Common mistakes borrowers make
The biggest mistake is rushing. Car buyers often get emotionally committed to a vehicle and then accept financing terms without proper comparison because they want to close the deal quickly. That can lead to higher repayments for years.
Another mistake is focusing only on approval and not on suitability. Getting approved is important, but the loan still needs to fit your monthly budget comfortably. If the installment leaves you stretched every month, the loan is not working for you, even if it was easy to secure.
Some borrowers also ignore refinancing possibilities later on. If rates change or your financial profile improves, refinancing can make sense. But if your original loan includes heavy lock-in or early settlement penalties, your flexibility is limited. It is better to know that upfront.
A practical way to choose the right loan
If you want a simple approach, compare offers using the same vehicle price, same down payment, and same loan tenure first. That gives you a clean baseline. Then review the monthly installment, total repayment, fees, and early settlement terms side by side.

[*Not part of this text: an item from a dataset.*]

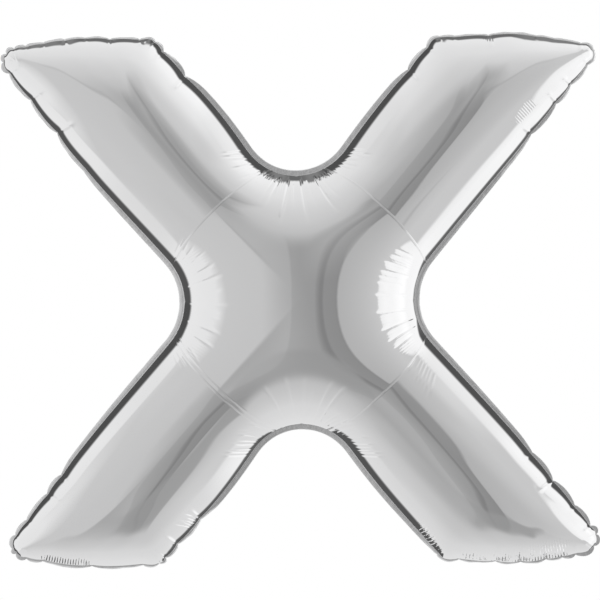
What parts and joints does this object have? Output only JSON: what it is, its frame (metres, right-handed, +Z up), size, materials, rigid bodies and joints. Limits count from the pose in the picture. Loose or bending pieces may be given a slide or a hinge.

Once you have that, ask a second question: which lender is most likely to approve you quickly on those terms? A slightly better rate means very little if the approval process is slow, uncertain, or packed with conditions that do not fit your situation.
Finally, pressure-test the repayment against your real monthly budget. Do not just ask whether you can technically afford it. Ask whether it still feels manageable after insurance, fuel, parking, servicing, ERP, and the rest of your household commitments. A car loan should support your purchase, not create long-term financial strain.
The right loan is the one that gives you a competitive rate, a repayment plan you can live with, and approval terms that move at the speed you need. If you compare with that mindset, you are far more likely to save money and avoid financing regret later.